### Brief
Give back the lines exactly, from the first one to the line with "GLOW_TONE, SHADE_TONE = (1.0, 0.93, 0.895), (1.0, 1.08, 1.12)", both ends included.

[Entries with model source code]
=-=-=
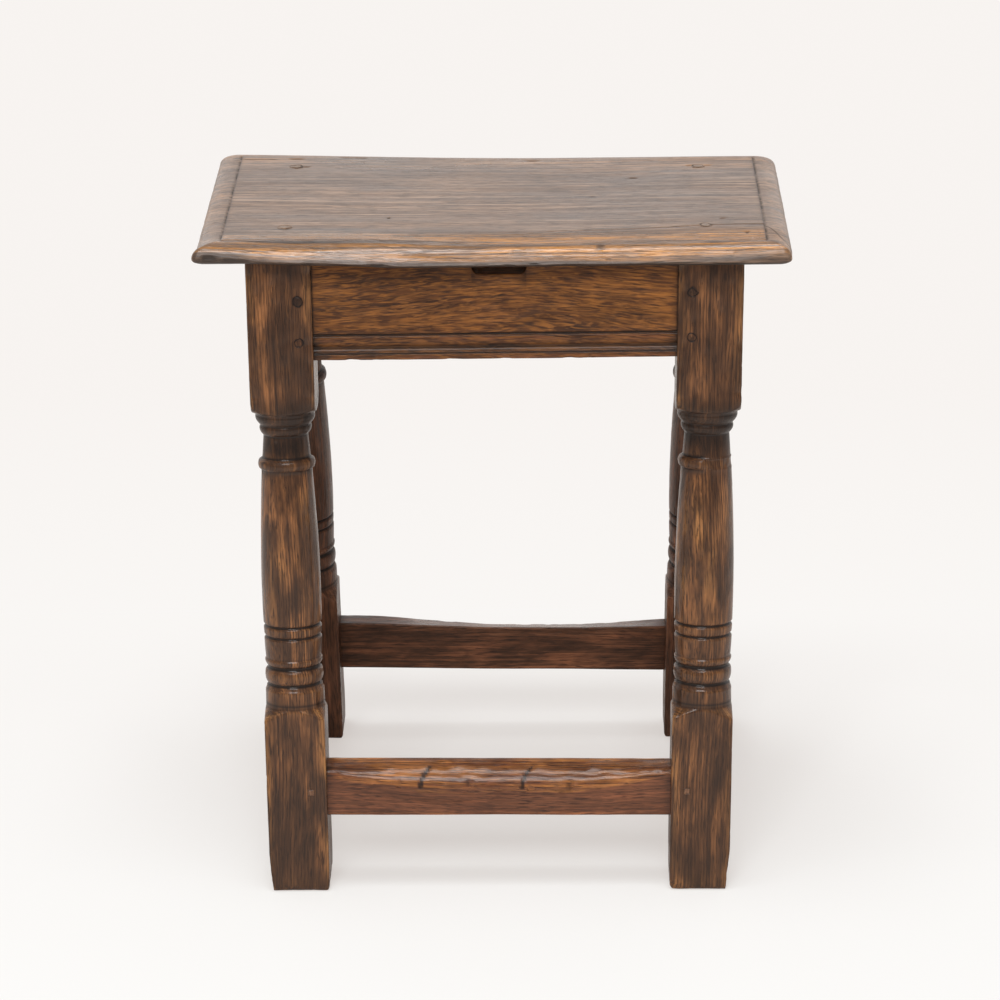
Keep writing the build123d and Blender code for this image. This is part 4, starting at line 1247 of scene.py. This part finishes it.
# the front and the back of the top are rubbed golden
streaked = 0.75 + 0.5 * noise(np.stack([grid_x, grid_y, grid_y * 0], -1), (80, 14, 1), 48)
golden = (step(grid_y, -94, -108) + 0.3 * step(grid_y, 55, 100)) * streaked
seat_wear = np.concatenate([golden.ravel(), edge_wear[1:-1].ravel(), np.zeros(nx * ny)])
seat_grime = np.concatenate([top_grime.ravel(), edge_grime[1:-1].ravel(), np.full(nx * ny, 0.4)])
finish_piece(
    "seat_board", seat_points, seat_faces,
    [seat_grain, seat_wear[:, None], seat_grime[:, None]],
    ["seat_board"], seat_oak,
)

# ============================================================ the pegs of the seat
# Four round pegs driven through the board into the leg tops, worn level with it.

seat_peg_oak = aged_oak(
    "end grain of the seat pegs", "#a9886c", "#8a6f58", "#5f4a3a", "#21160f", "#a9886c",
    soiling=0.2, coat=0.12, gloss=0.45, ring_scale=200.0, contrast=0.6, wander=0.01,
)
SEAT_PEG_LENGTH = 16.0
SEAT_PEG_PROUD = 0.3
seat_spots = []
for sx in (-1, 1):
    for sy in (-1, 1):
        x = sx * (leg_x(UNDERSIDE) + HEAD_HALF / LEAN - 29.0)
        y = sy * (leg_y(UNDERSIDE) + HEAD_HALF / SPLAY - 31.5)
        at = np.array([x]), np.array([y])
        top = warped(*at, SEAT_TOP + seat_top_shape(*at))[0, 2]
        middle = top + SEAT_PEG_PROUD - SEAT_PEG_LENGTH / 2
        seat_spots.append(((x, y, middle), (0, 0, 1), (1, 0.3, 0)))
make_pegs(
    "seat_pegs", seat_spots,
    {"Radius": 0.0052, "Length": SEAT_PEG_LENGTH * 0.001, "Sides": 20, "Seed": 3},
    seat_peg_oak, 530.0, [-0.1, 0.3, 0.0, 0.1],
)


# ============================================================ floor, light and camera
# A plain white paper sweep under two softboxes. The paper shows its own near-white
# to the camera, and takes only part of the shade that falls on it.

# what the paper gives off by itself, and how much of the light and shade on it counts
GLOW, SHADE = 0.55, 0.34
GLOW_TONE, SHADE_TONE = (1.0, 0.93, 0.895), (1.0, 1.08, 1.12)

sweep = bpy.data.meshes.new("floor")
sweep.from_pydata([(-12, -8, 0), (12, -8, 0), (12, 14, 0), (-12, 14, 0)], [], [(0, 1, 2, 3)])
floor = bpy.data.objects.new("floor", sweep)
bpy.context.scene.collection.objects.link(floor)
paper = bpy.data.materials.new("white paper sweep")
paper.use_nodes = True
tree = paper.node_tree
tree.nodes.clear()
place = add(tree, "ShaderNodeTexCoord", (-800, 200)).outputs["Object"]
split = add(tree, "ShaderNodeSeparateXYZ", (-600, 200), {0: place}).outputs[1]
far = add(
    tree, "ShaderNodeMapRange", (-400, 200),
    {"Value": split, "From Min": -0.4, "From Max": 1.1},
).outputs[0]
tint = mix(tree, (-200, 200), far, linear("#fbfaf8"), linear("#f7f3f0"))
path = add(tree, "ShaderNodeLightPath", (-400, 500)).outputs["Is Camera Ray"]
glow = add(tree, "ShaderNodeEmission", (0, 200), {"Strength": GLOW, "Color": mix(
    tree, (-200, 150), 1.0, tint, GLOW_TONE + (1.0,), "MULTIPLY")}).outputs[0]
shade = add(tree, "ShaderNodeBsdfDiffuse", (0, 50), {"Color": mix(
    tree, (-200, 0), 1.0, tint, tuple(SHADE * v for v in SHADE_TONE) + (1.0,),
    "MULTIPLY")}).outputs[0]
shown = add(tree, "ShaderNodeAddShader", (200, 150), {0: glow, 1: shade}).outputs[0]
# behind the stool the paper curves up, and only its own white shows
behind = add(
    tree, "ShaderNodeMapRange", (0, 350), {"Value": split, "From Min": 0.22, "From Max": 0.44},
    interpolation_type="SMOOTHSTEP",
).outputs[0]
plain = add(tree, "ShaderNodeEmission", (0, 450), {"Color": tint, "Strength": 1.005}).outputs[0]
shown = add(tree, "ShaderNodeMixShader", (300, 300), {0: behind, 1: shown, 2: plain}).outputs[0]
bounce = add(tree, "ShaderNodeBsdfDiffuse", (0, -150), {"Color": linear("#efe8e2")}).outputs[0]
surface = add(tree, "ShaderNodeMixShader", (400, 0), {0: path, 1: bounce, 2: shown})
output = add(tree, "ShaderNodeOutputMaterial", (600, 0))
tree.links.new(surface.outputs[0], output.inputs[0])
sweep.materials.append(paper)

# the bright backdrop stands low behind the stool, in a dimmer room
ROOM, BACKDROP = 0.38, 1.15

world = bpy.data.worlds.new("studio")
bpy.context.scene.world = world
world.use_nodes = True
tree = world.node_tree
tree.nodes.clear()
way = add(tree, "ShaderNodeTexCoord", (-900, 0)).outputs["Generated"]
split = add(tree, "ShaderNodeSeparateXYZ", (-700, 0), {0: way}).outputs
low_down = add(
    tree, "ShaderNodeMapRange", (-500, 100),
    {"Value": split[2], "From Min": 0.62, "From Max": 0.30}, interpolation_type="SMOOTHSTEP",
).outputs[0]
behind = add(
    tree, "ShaderNodeMapRange", (-500, -150),
    {"Value": split[1], "From Min": 0.0, "From Max": 0.75}, interpolation_type="SMOOTHSTEP",
).outputs[0]
power = add(
    tree, "ShaderNodeMath", (-300, 0),
    {0: math_node(tree, (-400, 0), "MULTIPLY", low_down, behind), 1: BACKDROP - ROOM, 2: ROOM},
    operation="MULTIPLY_ADD",
).outputs[0]
path = add(tree, "ShaderNodeLightPath", (-400, 200)).outputs["Is Camera Ray"]
lit = add(
    tree, "ShaderNodeBackground", (-200, 0), {"Color": linear("#ffffff"), "Strength": power}
).outputs[0]
seen = add(
    tree, "ShaderNodeBackground", (-200, -150), {"Color": linear("#f7f3f0"), "Strength": 1.0}
).outputs[0]
blend = add(tree, "ShaderNodeMixShader", (0, 0), {0: path, 1: lit, 2: seen})
output = add(tree, "ShaderNodeOutputWorld", (200, 0))
tree.links.new(blend.outputs[0], output.inputs[0])


# one softbox straight overhead, and one high up behind the camera: size, energy, place
SOFTBOXES = {
    "overhead softbox": ((3.4, 2.2), 215.0, (-0.2, -0.38, 6.0)),
    "front softbox": ((3.0, 2.4), 236.0, (-0.5, -4.6, 4.8)),
}

for name, (size, energy, place) in SOFTBOXES.items():
    lamp = bpy.data.lights.new(name, "AREA")
    lamp.shape = "RECTANGLE"
    lamp.size, lamp.size_y = size
    lamp.energy = energy
    softbox = bpy.data.objects.new(name, lamp)
    softbox.location = place
    softbox.rotation_euler = (-Vector(place)).to_track_quat("-Z", "Y").to_euler()
    bpy.context.scene.collection.objects.link(softbox)

# a long lens from above the front: its place in metres, its angles in radians
camera_place = Vector((0.04449, -3.115528, 1.388071))
pitch, yaw, roll = 0.345, -0.014, 0.01
SENSOR, LENS_TO_SENSOR = 36.0, 4.03786
level = math.cos(pitch)
ahead = Vector((math.sin(yaw) * level, math.cos(yaw) * level, -math.sin(pitch)))
right = Vector((math.cos(yaw), -math.sin(yaw), 0))
down = ahead.cross(right)
x_axis = math.cos(roll) * right + math.sin(roll) * down
down_axis = -math.sin(roll) * right + math.cos(roll) * down
lens = bpy.data.cameras.new("camera")
lens.sensor_width = SENSOR
lens.lens = LENS_TO_SENSOR * SENSOR
camera = bpy.data.objects.new("camera", lens)
turned = Matrix((x_axis, -down_axis, -ahead)).transposed().to_4x4()
camera.matrix_world = Matrix.Translation(camera_place) @ turned
bpy.context.scene.collection.objects.link(camera)
bpy.context.scene.camera = camera
bpy.context.scene.view_settings.view_transform = "Standard"
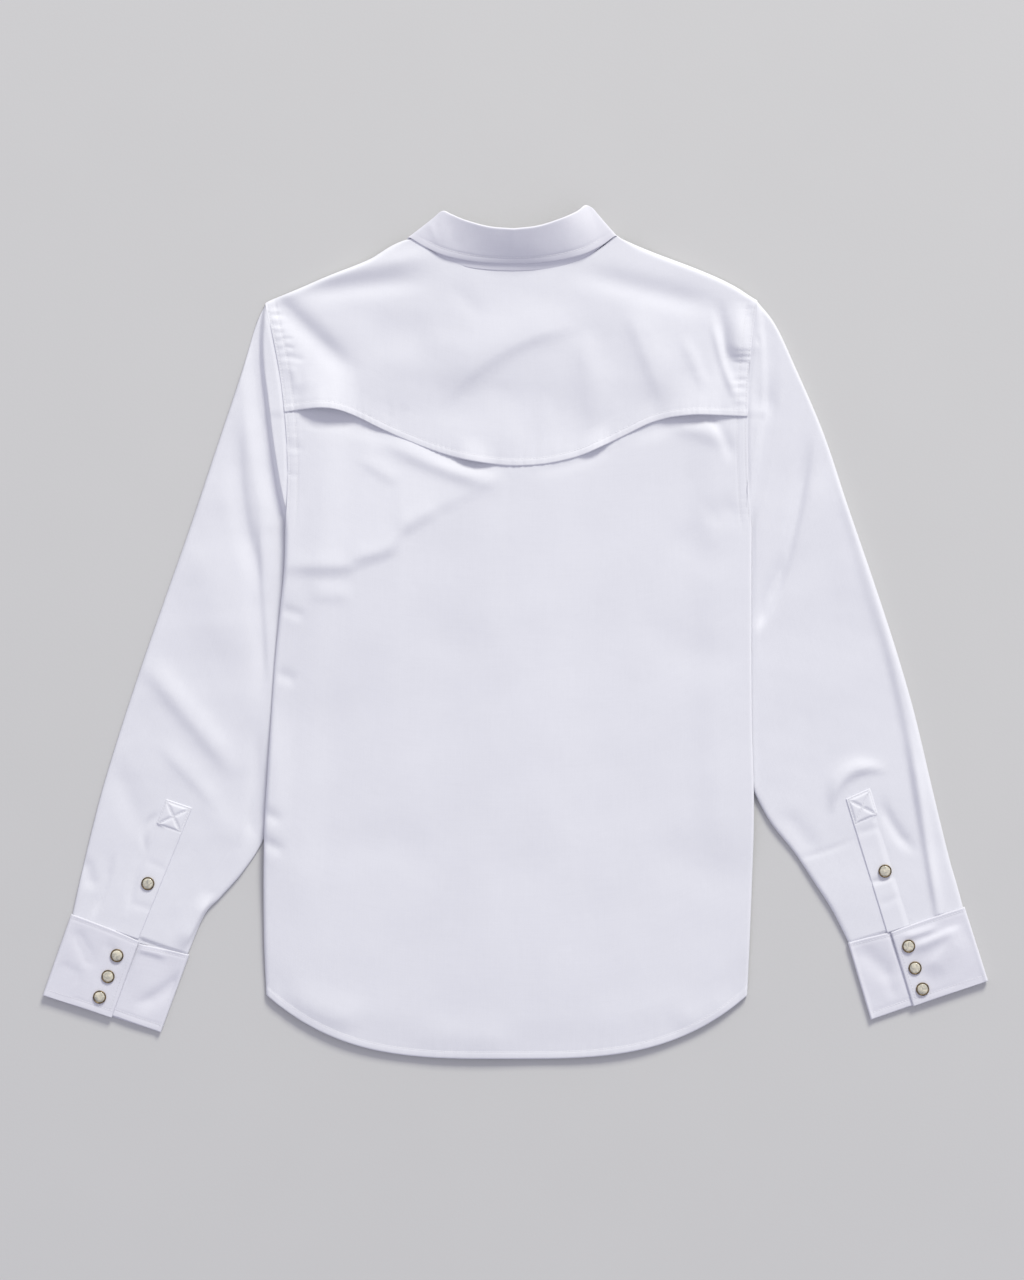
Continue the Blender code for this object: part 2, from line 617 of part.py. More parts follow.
def make_collar_stand(material, collection):
    """The stand inside the leaf, from the neck seam up to just inside the fold."""
    stations = collar_stations()
    outward = station_outward(stations[:, 0])
    seam = stations[:, 7:10]
    inside_fold = stations[:, 1:4] - outward * (INTERLINED + STAND_INSET)
    inside_fold[:, 1] -= STAND_DROP
    lap = np.zeros(len(stations) + 2)
    lap[-1] = 1.0
    lap[-1 - STAND_LAP_STATIONS:-1] = np.linspace(0.0, 1.0, STAND_LAP_STATIONS)
    rows = []
    for step in np.linspace(0.0, 1.0, COLLAR_ROWS):
        row = seam + (inside_fold - seam) * step
        left_end = row[0] + np.array((STAND_OVERLAP, 0.0, 0.0))
        right_end = row[-1] - np.array((STAND_OVERLAP, 0.0, 0.0))
        row = np.vstack((left_end, row, right_end))
        row[:, 2] += (INTERLINED + GAP) * lap
        rows.append(row)
    return cloth_wall("collar_stand", np.array(rows), INTERLINED, material, collection)


# --- Snaps ----------------------------------------------------------------------------------------

def turned_mesh(name, profile, material, closed=False):
    """Mesh of a (radius, height) profile turned about Z, its outer side listed from top to bottom."""
    points = [(radius * MM, 0.0, height * MM) for radius, height in profile]
    edges = [(index, index + 1) for index in range(len(points) - 1)]
    if closed:
        edges.append((len(points) - 1, 0))
    mesh = bpy.data.meshes.new(name)
    mesh.from_pydata(points, edges, [])
    mesh.materials.append(material)
    return mesh


def add_turned(name, mesh, place, faces_down, collection):
    """One turned piece at its place, looking up or down."""
    item = link(bpy.data.objects.new(name, mesh), collection)
    item.location = [value * MM for value in place]
    item.rotation_euler = (math.pi if faces_down else 0.0, 0.0, 0.0)
    screw = item.modifiers.new("Turn", "SCREW")
    screw.steps = SNAP_STEPS
    screw.render_steps = SNAP_STEPS
    screw.use_merge_vertices = True
    screw.merge_threshold = MERGE_DISTANCE * MM
    return item


def make_snaps(rim_material, pearl_material, collection):
    """Pearl cap in a metal rim, four on each sleeve and a row down the front band."""
    rim_profile = [(SNAP_RADIUS - inset, height) for inset, height in RIM_PROFILE]
    pearl_radius = SNAP_RADIUS - RIM_WALL - GAP
    pearl_profile = [(pearl_radius * share, height) for share, height in PEARL_PROFILE]
    rim_mesh = turned_mesh("snap_rim", rim_profile, rim_material, closed=True)
    pearl_mesh = turned_mesh("snap_pearl", pearl_profile, pearl_material)
    for name, x, y, level in SLEEVE_SNAPS:
        add_turned(f"snap_{name}_rim", rim_mesh, (x, y, level + GAP), False, collection)
        add_turned(f"snap_{name}_pearl", pearl_mesh, (x, y, level + GAP), False, collection)
    facing_down = [("collar", *COLLAR_SNAP)]
    for index in range(FRONT_SNAPS):
        y = FRONT_SNAP_TOP_Y - FRONT_SNAP_PITCH * index
        facing_down.append((f"front_{index + 1}", 0.0, y, SNAP_RISE))
    for name, x, y, level in facing_down:
        add_turned(f"snap_{name}_rim", rim_mesh, (x, y, level), True, collection)
        add_turned(f"snap_{name}_pearl", pearl_mesh, (x, y, level), True, collection)


def main():
    """Build every piece of the shirt in one collection."""
    clear_scene()
    shirt = bpy.data.collections.new("western_dress_shirt")
    bpy.context.scene.collection.children.link(shirt)
    cloth = make_material("cotton", COTTON)
    band = make_material("interlined_cotton", INTERLINED_COTTON)
    pearl = make_material("pearl", PEARL)
    rim = make_material("antique_metal", ANTIQUE_METAL)
    make_back(cloth, shirt)
    make_back_yoke(cloth, shirt)
    make_front_left(cloth, shirt)
    make_front_right(cloth, shirt)
    make_front_placket(band, shirt)
    make_sleeve("sleeve_left", LEFT_SLEEVE, cloth, shirt)
    make_sleeve("sleeve_right", RIGHT_SLEEVE, cloth, shirt)
    make_cuff("cuff_left", LEFT_CUFF, LEFT_CUFF_COVER, band, shirt)
    make_cuff("cuff_right", RIGHT_CUFF, RIGHT_CUFF_COVER, band, shirt)
    make_sleeve_placket("sleeve_placket_left", LEFT_SLEEVE_PLACKET, LEFT_CUFF, band, shirt)
    make_sleeve_placket("sleeve_placket_right", RIGHT_SLEEVE_PLACKET, RIGHT_CUFF, band, shirt)
    make_collar_leaf(band, shirt)
    make_collar_stand(band, shirt)
    make_snaps(rim, pearl, shirt)


main()
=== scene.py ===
"""White western dress shirt, laid flat and face down: its cloth, thread and snaps, with floor and soft light.

The wearer's back faces up, the collar points along +Y and the tail hem along -Y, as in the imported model.
Lengths in this file are millimetres in that model's frame, unless a comment says metres, and MM turns them
into metres where a mesh is made.
"""

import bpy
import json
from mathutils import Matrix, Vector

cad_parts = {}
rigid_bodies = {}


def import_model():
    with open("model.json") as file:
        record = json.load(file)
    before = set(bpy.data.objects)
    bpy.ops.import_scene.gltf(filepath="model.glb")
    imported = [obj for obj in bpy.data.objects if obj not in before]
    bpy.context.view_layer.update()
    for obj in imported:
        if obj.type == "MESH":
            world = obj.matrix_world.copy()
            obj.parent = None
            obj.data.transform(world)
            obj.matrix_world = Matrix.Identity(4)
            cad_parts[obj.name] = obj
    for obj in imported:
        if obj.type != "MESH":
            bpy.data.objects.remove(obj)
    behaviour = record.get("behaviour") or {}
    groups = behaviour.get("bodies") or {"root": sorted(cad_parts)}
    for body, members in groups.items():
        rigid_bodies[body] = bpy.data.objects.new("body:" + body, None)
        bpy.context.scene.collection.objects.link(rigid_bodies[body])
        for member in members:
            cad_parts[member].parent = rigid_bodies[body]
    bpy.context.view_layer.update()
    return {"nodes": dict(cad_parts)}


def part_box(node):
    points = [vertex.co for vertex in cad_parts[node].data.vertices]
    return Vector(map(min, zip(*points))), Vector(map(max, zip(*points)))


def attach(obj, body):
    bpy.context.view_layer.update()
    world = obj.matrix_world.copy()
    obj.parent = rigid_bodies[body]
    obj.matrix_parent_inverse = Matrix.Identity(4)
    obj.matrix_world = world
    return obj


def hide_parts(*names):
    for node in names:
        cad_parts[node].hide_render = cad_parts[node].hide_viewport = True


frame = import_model()

import json
import math

import bmesh
import bpy
import numpy as np
from bpy.props import FloatProperty, FloatVectorProperty, PointerProperty
from mathutils import Vector
from mathutils.bvhtree import BVHTree

bl_info = {
    "name": "Western dress shirt",
    "version": (1, 0, 0),
    "blender": (4, 5, 0),
    "location": "3D View > Sidebar > Shirt",
    "description": "Cloth, thread, snaps and stage of a dress shirt that lies face down",
    "category": "Object",
}

MM = 0.001
LEFT, RIGHT = 0, 1
SIDE_NAMES = ("left", "right")
OUTWARD = (-1, 1)  # which way along X each side of the shirt faces

# --- Outline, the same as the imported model's
SHOULDER = ((-235.8, 309), (227.6, 312))
# x, y of the upper edge from each shoulder point to the neck
SHOULDER_LINES = (
    (
        (-235.8, 309), (-231, 312), (-205, 322.8), (-175.8, 335.4), (-150, 345.4), (-136, 351.4),
        (-127, 356.8), (-119, 361.8), (-112, 365.3), (-105, 367.8), (-99, 369.2), (-94, 370),
    ),
    (
        (94, 373.5), (97, 371.2), (101, 368.8), (117, 362), (133, 355.8), (150, 349.6), (170, 342),
        (190.8, 333.2), (207, 325), (221, 316), (227.6, 312),
    ),
)
UNDERARM_Y = 97
ARMHOLE_BOW = (9.3, -7)
NECK_CORNER_X = 94
NECK_CORNER_Y = (370, 373.5)
NECK_POWER = 3
BACK_NECK_Y = 340.9
FRONT_NECK_Y = 300
HEM_SIDE_Y = -340
TAIL_DROP = 61.5
TAIL_POWER = 3.3
TAIL_CENTRE_X = -8
TAIL_HALF_WIDTH = 228
# y, left x, right x
SIDES = (
    (-345, -234.5, 218),
    (-280, -237, 221),
    (-195, -236.5, 224),
    (-144, -234, 224),
    (-90, -230.5, 222.5),
    (-30, -226.5, 222),
    (20, -221.5, 222),
    (60, -217.5, 222),
    (UNDERARM_Y, -216.4, 222.2),
)
# x, y of the yoke's lower edge
YOKE_EDGE = (
    (-216.5, 206.3), (-203, 208.3), (-185, 209.8), (-170, 208.8), (-156, 204.8), (-143, 199), (-131, 193),
    (-106, 181.6), (-77, 170.2), (-48.5, 161.9), (-20, 157.3), (1.5, 155.9), (30, 158), (59, 164.8),
    (80.5, 173.8), (105, 185.6), (124, 195), (140, 200), (152, 202.2), (170, 203.6), (192, 203.2),
    (217, 202.2),
)

# x, y of the lower rim of the slack cloth below the left of the yoke
SLACK_RIM = (
    (-230, 61), (-190, 61), (-160, 62), (-146, 69), (-118, 80), (-104, 98), (-84, 112), (-60, 124),
    (-30, 138), (-10, 152),
)

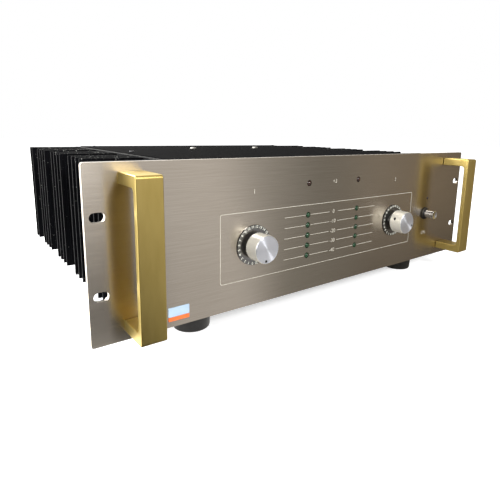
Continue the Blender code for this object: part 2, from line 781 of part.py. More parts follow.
=-=-=
### Expected output
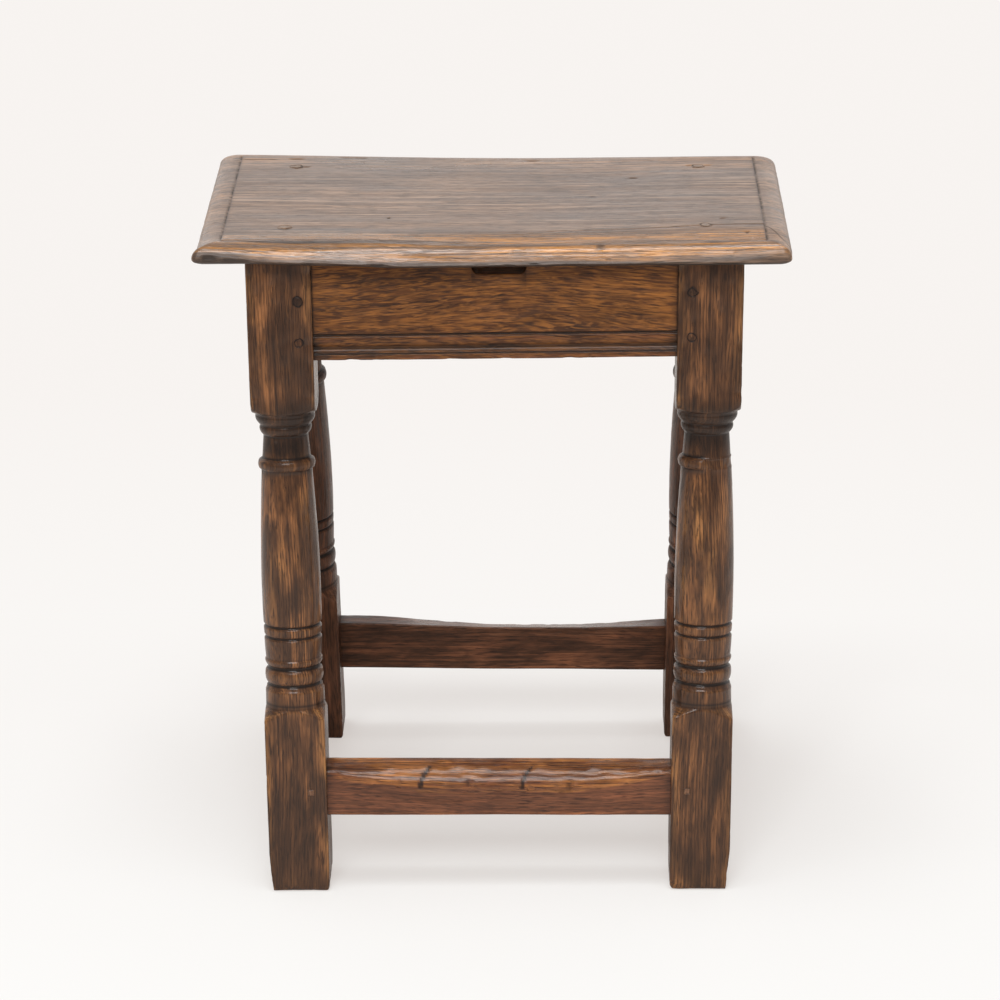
Keep writing the build123d and Blender code for this image. This is part 4, starting at line 1247 of scene.py. This part finishes it.
# the front and the back of the top are rubbed golden
streaked = 0.75 + 0.5 * noise(np.stack([grid_x, grid_y, grid_y * 0], -1), (80, 14, 1), 48)
golden = (step(grid_y, -94, -108) + 0.3 * step(grid_y, 55, 100)) * streaked
seat_wear = np.concatenate([golden.ravel(), edge_wear[1:-1].ravel(), np.zeros(nx * ny)])
seat_grime = np.concatenate([top_grime.ravel(), edge_grime[1:-1].ravel(), np.full(nx * ny, 0.4)])
finish_piece(
    "seat_board", seat_points, seat_faces,
    [seat_grain, seat_wear[:, None], seat_grime[:, None]],
    ["seat_board"], seat_oak,
)

# ============================================================ the pegs of the seat
# Four round pegs driven through the board into the leg tops, worn level with it.

seat_peg_oak = aged_oak(
    "end grain of the seat pegs", "#a9886c", "#8a6f58", "#5f4a3a", "#21160f", "#a9886c",
    soiling=0.2, coat=0.12, gloss=0.45, ring_scale=200.0, contrast=0.6, wander=0.01,
)
SEAT_PEG_LENGTH = 16.0
SEAT_PEG_PROUD = 0.3
seat_spots = []
for sx in (-1, 1):
    for sy in (-1, 1):
        x = sx * (leg_x(UNDERSIDE) + HEAD_HALF / LEAN - 29.0)
        y = sy * (leg_y(UNDERSIDE) + HEAD_HALF / SPLAY - 31.5)
        at = np.array([x]), np.array([y])
        top = warped(*at, SEAT_TOP + seat_top_shape(*at))[0, 2]
        middle = top + SEAT_PEG_PROUD - SEAT_PEG_LENGTH / 2
        seat_spots.append(((x, y, middle), (0, 0, 1), (1, 0.3, 0)))
make_pegs(
    "seat_pegs", seat_spots,
    {"Radius": 0.0052, "Length": SEAT_PEG_LENGTH * 0.001, "Sides": 20, "Seed": 3},
    seat_peg_oak, 530.0, [-0.1, 0.3, 0.0, 0.1],
)


# ============================================================ floor, light and camera
# A plain white paper sweep under two softboxes. The paper shows its own near-white
# to the camera, and takes only part of the shade that falls on it.

# what the paper gives off by itself, and how much of the light and shade on it counts
GLOW, SHADE = 0.55, 0.34
GLOW_TONE, SHADE_TONE = (1.0, 0.93, 0.895), (1.0, 1.08, 1.12)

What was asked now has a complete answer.